↓↓↓
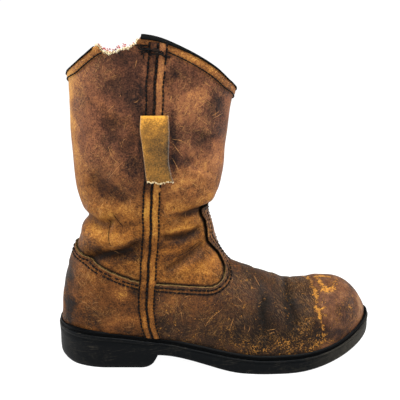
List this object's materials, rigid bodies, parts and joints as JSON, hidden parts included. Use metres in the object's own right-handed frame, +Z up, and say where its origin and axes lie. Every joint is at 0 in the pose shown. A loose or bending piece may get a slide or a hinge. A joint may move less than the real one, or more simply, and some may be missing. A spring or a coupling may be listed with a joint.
{
  "type": "work boot",
  "caption": "Worn brown leather pull-on work boot, right foot, with scalloped collar torn at the side, stitched side seam, hanging pull strap and black rubber sole with heel.",
  "frame": {"origin": "on the floor, under the middle of the boot's bounding box", "axes": "+X from heel to toe, +Y from the outer (lateral) to the inner (medial) side of this right boot, +Z up from the floor to the collar"},
  "size_m": [0.3084, 0.102, 0.3155],
  "materials": {
    "sole_rubber": "matt scuffed black rubber, dusty brown at the toe and the heel's back",
    "welt_rubber": "smoother black rubber with a dull shine",
    "insole_leather": "matt, darkened by wear",
    "shaft_leather": "oiled pull-up leather, mottled, scratched and creased",
    "vamp_leather": "dark, dirty and crackled, with orange-tan scuffs",
    "counter_leather": "oiled pull-up leather, scuffed",
    "binding_leather": "black, satin",
    "strap_suede": "olive-gold suede, rubbed and dirty"
  },
  "bodies": {
    "root": {"outsole": "sole_rubber", "welt": "welt_rubber", "insole": "insole_leather", "upper": "shaft_leather", "vamp": "vamp_leather", "counter": "counter_leather", "binding": "binding_leather", "pull_strap": "strap_suede"}
  },
  "joints": []
}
↑↑↑
*YOUR TASK*
Repeat the data verbatim.

*THE OUTPUT*
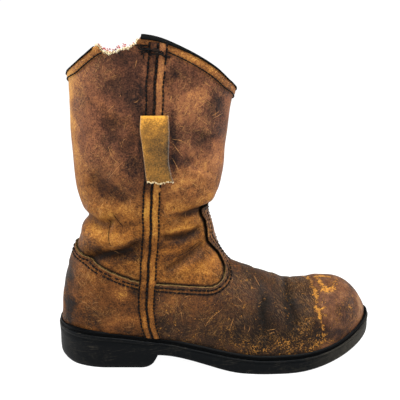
List this object's materials, rigid bodies, parts and joints as JSON, hidden parts included. Use metres in the object's own right-handed frame, +Z up, and say where its origin and axes lie. Every joint is at 0 in the pose shown. A loose or bending piece may get a slide or a hinge. A joint may move less than the real one, or more simply, and some may be missing. A spring or a coupling may be listed with a joint.
{
  "type": "work boot",
  "caption": "Worn brown leather pull-on work boot, right foot, with scalloped collar torn at the side, stitched side seam, hanging pull strap and black rubber sole with heel.",
  "frame": {"origin": "on the floor, under the middle of the boot's bounding box", "axes": "+X from heel to toe, +Y from the outer (lateral) to the inner (medial) side of this right boot, +Z up from the floor to the collar"},
  "size_m": [0.3084, 0.102, 0.3155],
  "materials": {
    "sole_rubber": "matt scuffed black rubber, dusty brown at the toe and the heel's back",
    "welt_rubber": "smoother black rubber with a dull shine",
    "insole_leather": "matt, darkened by wear",
    "shaft_leather": "oiled pull-up leather, mottled, scratched and creased",
    "vamp_leather": "dark, dirty and crackled, with orange-tan scuffs",
    "counter_leather": "oiled pull-up leather, scuffed",
    "binding_leather": "black, satin",
    "strap_suede": "olive-gold suede, rubbed and dirty"
  },
  "bodies": {
    "root": {"outsole": "sole_rubber", "welt": "welt_rubber", "insole": "insole_leather", "upper": "shaft_leather", "vamp": "vamp_leather", "counter": "counter_leather", "binding": "binding_leather", "pull_strap": "strap_suede"}
  },
  "joints": []
}